Kingfishers are sharp-eyed and easily spooked—not very obliging photographic subjects. The image above, from about the time I started getting sick several weeks ago, is the best of a bunch of attempts. Getting it involved more luck than skill—and even so, it was still captured from a distance well beyond the frame-filling reach of my longest lens, and thus had to be heavily cropped to produce what you now see. 
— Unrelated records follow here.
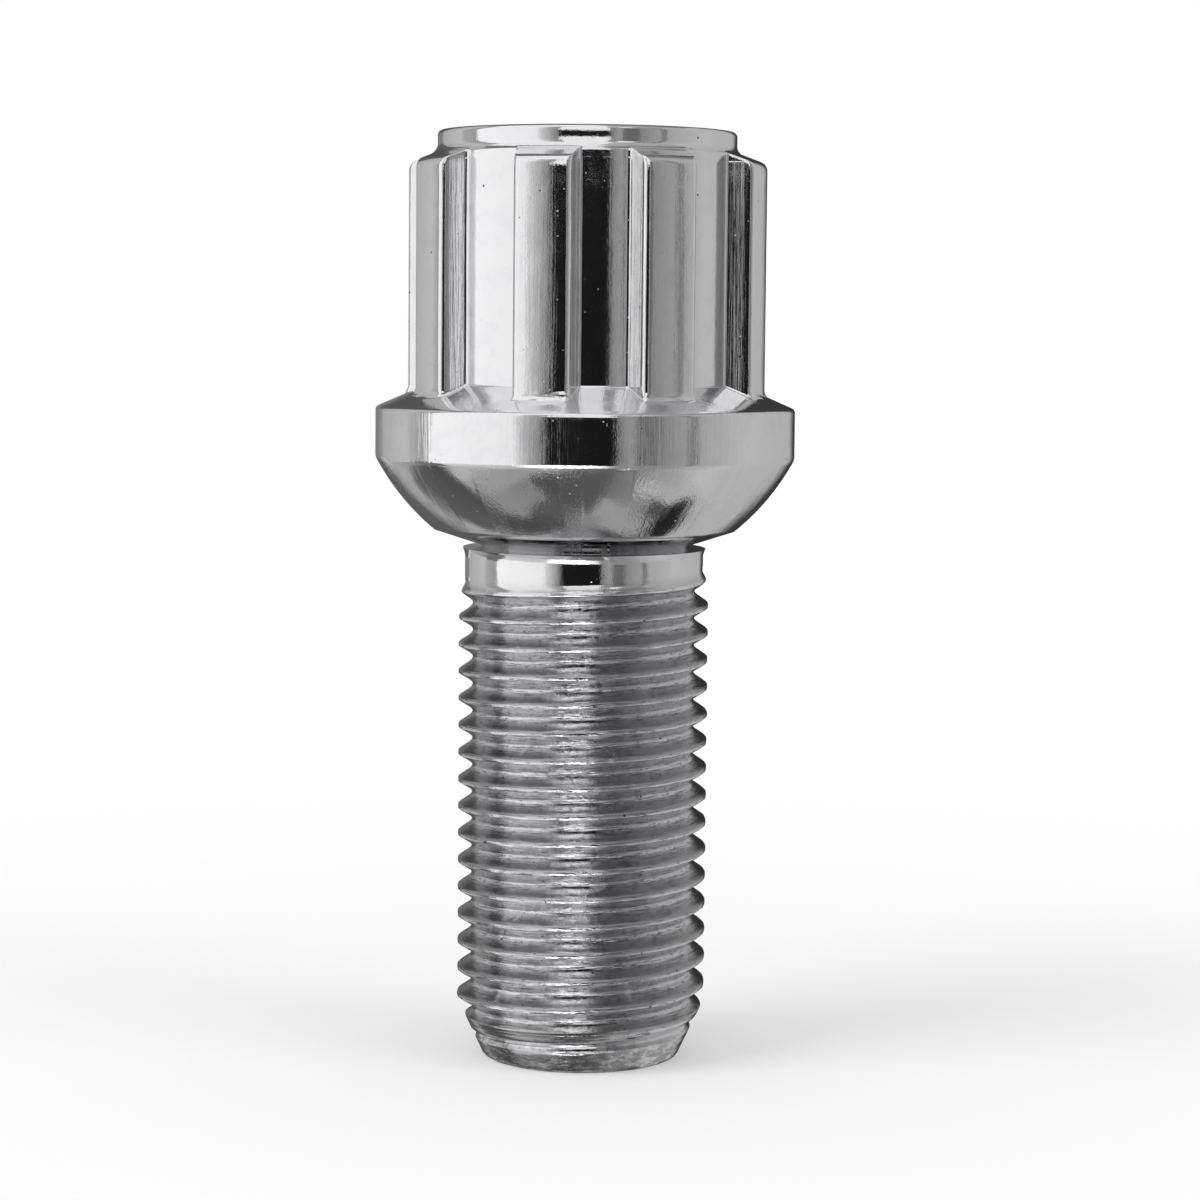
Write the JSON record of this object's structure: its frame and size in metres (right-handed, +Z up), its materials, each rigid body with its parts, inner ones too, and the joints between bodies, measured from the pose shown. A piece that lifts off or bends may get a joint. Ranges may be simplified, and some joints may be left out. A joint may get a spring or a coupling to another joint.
{
  "type": "wheel bolt",
  "caption": "One-piece wheel bolt with a keyed splined head, a flange with a ball seat, a short smooth neck and a threaded shank with a conical point.",
  "frame": {"origin": "centre of the flat end face of the thread, where the bolt stands", "axes": "+Z up the bolt's axis to the head; the narrow key groove of the splined head faces -Y"},
  "size_m": [0.023, 0.023, 0.0509],
  "materials": {
    "chrome_plating": "bright plated"
  },
  "bodies": {
    "root": {"wheel_bolt": "chrome_plating"}
  },
  "joints": []
}
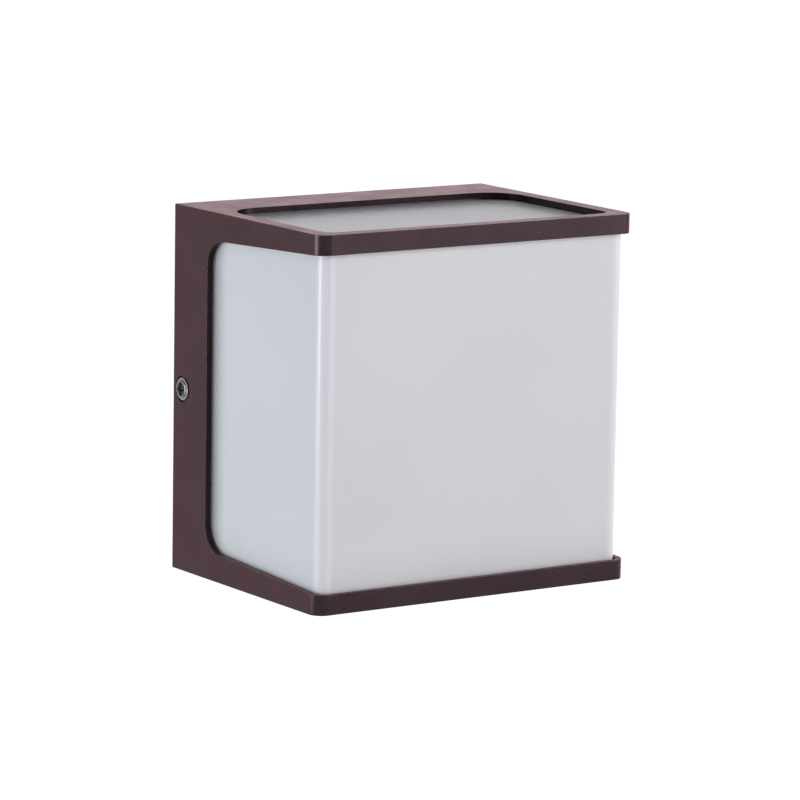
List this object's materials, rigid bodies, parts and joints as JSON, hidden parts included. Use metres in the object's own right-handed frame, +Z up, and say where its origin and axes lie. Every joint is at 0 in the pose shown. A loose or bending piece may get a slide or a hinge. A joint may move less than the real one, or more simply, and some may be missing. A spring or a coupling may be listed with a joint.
{
  "type": "outdoor wall light",
  "caption": "Square wall lantern: a cast cage with open front around an opal diffuser box, on a cast back plate with a screw lampholder and LED bulb inside.",
  "frame": {"origin": "centre of the face that lies on the wall, midway between the two wall slots", "axes": "+Y into the wall, +Z up, +X to the right of someone facing the light"},
  "size_m": [0.152, 0.11, 0.15],
  "materials": {
    "bronze_powder": "satin powder coat",
    "opal": "satin opal",
    "stainless": "satin",
    "black_rubber": "matte",
    "grey_rubber": "matte",
    "silicone": "satin",
    "epdm_foam": "matte closed-cell foam",
    "cast_grey": "bead-blasted casting",
    "block_plastic": "moulded",
    "brass": "satin",
    "zinc": "bright zinc plate",
    "tinned_copper": "tinned",
    "porcelain": "glazed",
    "lead_brown": "PVC sleeve",
    "lead_blue": "PVC sleeve",
    "lead_green": "PVC sleeve, green and yellow",
    "black_glass": "glossy",
    "nickel": "nickel plate",
    "bulb_plastic": "moulded",
    "led_board": "white solder mask",
    "bulb_opal": "frosted opal"
  },
  "bodies": {
    "base": {"wall_gasket": "epdm_foam", "back_plate": "cast_grey", "cable_grommet": "black_rubber", "terminal_block": "block_plastic", "terminal_clamps": "brass", "terminal_screws": "zinc", "terminal_block_screw": "zinc", "earth_ring_terminal": "tinned_copper", "earth_washer": "zinc", "earth_screw": "zinc", "holder_bracket": "zinc", "bracket_screws": "zinc", "lampholder_body": "porcelain", "lampholder_shell": "brass", "centre_contact": "brass", "holder_screws": "zinc", "holder_terminals": "brass", "holder_terminal_screws": "zinc", "lead_live": "lead_brown", "lead_neutral": "lead_blue", "lead_earth": "lead_green"},
    "cover": {"frame": "bronze_powder", "diffuser": "opal", "diffuser_gasket": "grey_rubber", "diffuser_bond": "silicone", "clamp_nuts": "zinc"},
    "left_seal": {"side_seal_left": "black_rubber"},
    "left_screw": {"side_screw_left": "stainless"},
    "right_seal": {"side_seal_right": "black_rubber"},
    "right_screw": {"side_screw_right": "stainless"},
    "bulb_carriage": {"bulb_tip": "tinned_copper"},
    "bulb": {"bulb_insulator": "black_glass", "bulb_cap": "nickel", "bulb_housing": "bulb_plastic", "bulb_led_board": "led_board", "bulb_globe": "bulb_opal"}
  },
  "joints": [
    {"name": "cover_pull_off", "type": "slide", "parent": "base", "child": "cover", "axis": [0, -1, 0], "range_m": [0, 0.12]},
    {"name": "left_screw_travel", "type": "slide", "parent": "cover", "child": "left_seal", "axis": [-1, 0, 0], "range_m": [0, 0.0112]},
    {"name": "left_screw_turn", "type": "hinge", "parent": "left_seal", "child": "left_screw", "pos_m": [-0.0745, -0.0074, 0], "axis": [-1, 0, 0], "range_deg": [0, 5760]},
    {"name": "right_screw_travel", "type": "slide", "parent": "cover", "child": "right_seal", "axis": [1, 0, 0], "range_m": [0, 0.0112]},
    {"name": "right_screw_turn", "type": "hinge", "parent": "right_seal", "child": "right_screw", "pos_m": [0.0745, -0.0074, 0], "axis": [1, 0, 0], "range_deg": [0, 5760]},
    {"name": "bulb_travel", "type": "slide", "parent": "base", "child": "bulb_carriage", "axis": [0, 0, 1], "range_m": [0, 0.02177]},
    {"name": "bulb_turn", "type": "hinge", "parent": "bulb_carriage", "child": "bulb", "pos_m": [0, -0.058, 0], "axis": [0, 0, 1], "range_deg": [0, 2160]}
  ],
  "couplings": [
    {"joint": "left_screw_turn", "follows": "left_screw_travel", "rad_per_m": 8976},
    {"joint": "right_screw_turn", "follows": "right_screw_travel", "rad_per_m": 8976},
    {"joint": "bulb_turn", "follows": "bulb_travel", "rad_per_m": 1731.4}
  ]
}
I keep hoping and trying to do better. So a few more kingfisher days are welcome.        

Friday, April 3, 2015

FOOL'S ERRAND

Well, it has finally happened. I've reached that post-malady rubicon where acute stir-craziness has overridden any heeding of continued caution and such medically helpful restraints as common sense. Therefore I'm readying my still-hacking and sorry-looking self to attempt a brief excursion to the local grocery store.

I'd say my chances are 50/50. That is, I may or may not be capable of actually getting there, or of walking from truck to entrance across the parking lot if I do—and once inside, capable of pushing a cart around in a food-gathering circle and checking out afterwards. 

Chances of getting back to the truck, loading my purchases, driving home, unloading, and carrying the stuff inside is more on the order of 10/90, with the odds favoring failure. What troubles me is knowing exactly where along that sequence of events my ordeal is apt to deteriorate into a debacle.

I'm still so weak that just getting ready to go has left me exhausted. I feel like that old flashlight you keep in the glove box. You know, the cheap one you pull out when you have that flat you were never really expecting, and because you didn't believe one of your tires would have the effrontery to give up its air, you didn't pay attention to the light's batteries? So you toggle the thing on, and just as you get the jack set…the barely adequate light peters out and dims to a feeble yellow glow. 

Well, my current energy levels correlate depressingly to that flashlight. I can shine a little bit for a little while…then I become a dim and feeble yellow glow.

Yup, another fool's errand in the making.